Cardinal Jozef Glemp: “The Pole In The Middle”

Cardinal Jozef Glemp: “The Pole In The Middle”

Sandwiched between the charismatic cardinal Wyszynski and the late pope, Jozef Glemp had managed, just about, to exert some of his Polish personality.

Under Wyszynski, he would serve as his private secretary for twelve years. And he would later, after the cardinal’s death, become his replacement as archbishop of Warsaw.

Always in the shadow of the Polish pope, with many suggesting the Polish church was controlled by Rome, Glemp somehow managed to survive in the combative arena of church politics. And as a dedicated bureaucrat earning himself the nickname ‘to Glemp,’ i.e., he pleased both sides.

But as a 13-year-old boy, brutally taken by the Nazis to work in the fields with others as slave labour, he must have experienced something about the art of human survival.

During his 25 year period as cardinal in Warsaw, he condemned AIDS as ‘moral evil;’ called striking Polish farmers ‘terrorists;’ and go on to attack the powerful Jewish lobby in America over the ‘Carmelite convent’ scandal, then located in the grounds of Auschwitz.

As well as alienating Gdansk shipyard trade union members over the role of the ‘solidarity’ martyr-priest, Stanislaw Popieluwszko.

He later underestimated communism as a spent force in his country, believing his church could still accommodate them.

He supported Poland’s entry into the EU. Even going to Brussels in the government delegation. And of NATO’S new role in Europe with Polish troops, serving alongside other forces, he was an early and vocal supporter.

Update, January 2007

According to leaked secret police documents, Stanislaw Wielgus worked as an agent for them for three decades. Wielgus: “Nobody suffered as a result of my words or deeds.”

How he can be sure of this isn’t clear.

Operating under the code name of ‘Adam’ he was given special training from agents and as a result of this was granted ‘special favours.’

The archbishop had been due to be installed as the Archbishop of Warsaw. However, with just two days into his new ‘job,’ he was forced to resign, one hour before his official instalment was to take place.
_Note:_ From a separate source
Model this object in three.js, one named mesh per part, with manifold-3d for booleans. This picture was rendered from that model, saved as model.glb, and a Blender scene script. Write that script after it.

Our question is: was he pushed or did he jump?

Update, 25 January 2013

The death of the Cardinal aged 83 closes a chaotic chapter of Polish life before and after the War. His interview to the communist paper Pravda, the first by a cardinal it seems, later had him being accused of being pro-communist. Yet it was his dealings with the political life in Poland in the 1980s that showed a flaw in his character. He seems to have been naive about Lech Walesa and his aims for ‘solidarity,’ as well as his boss, John Paul II and his views for that trade union and its future.

His shocking anti-Semitic remarks such as: “The Jews were clever and they knew how to take advantage of the Poles,” did little to promote his image in remembering the pain of the Warsaw Ghetto and its terrible aftermath that led to Auschwitz. He also confused religion with Biblical Christianity, always a grave mistake, and his later arrogant defence of his successor Archbishop Wielgus by calling the charges of him being a paid agent for the Polish secret police as ‘exaggerated,’ came back to bite him, when Wielgus himself abruptly resigned.

Until the Catholic church in Poland and its pampered prelates repent, then all is lost for them. We salute and pray for those born again Christians, who today are working in Warsaw and elsewhere in very difficult conditions by distributing Bible tracts and explaining the promises of Christ as revealed in the Holy Bible, as the true and only way forward, in these end times.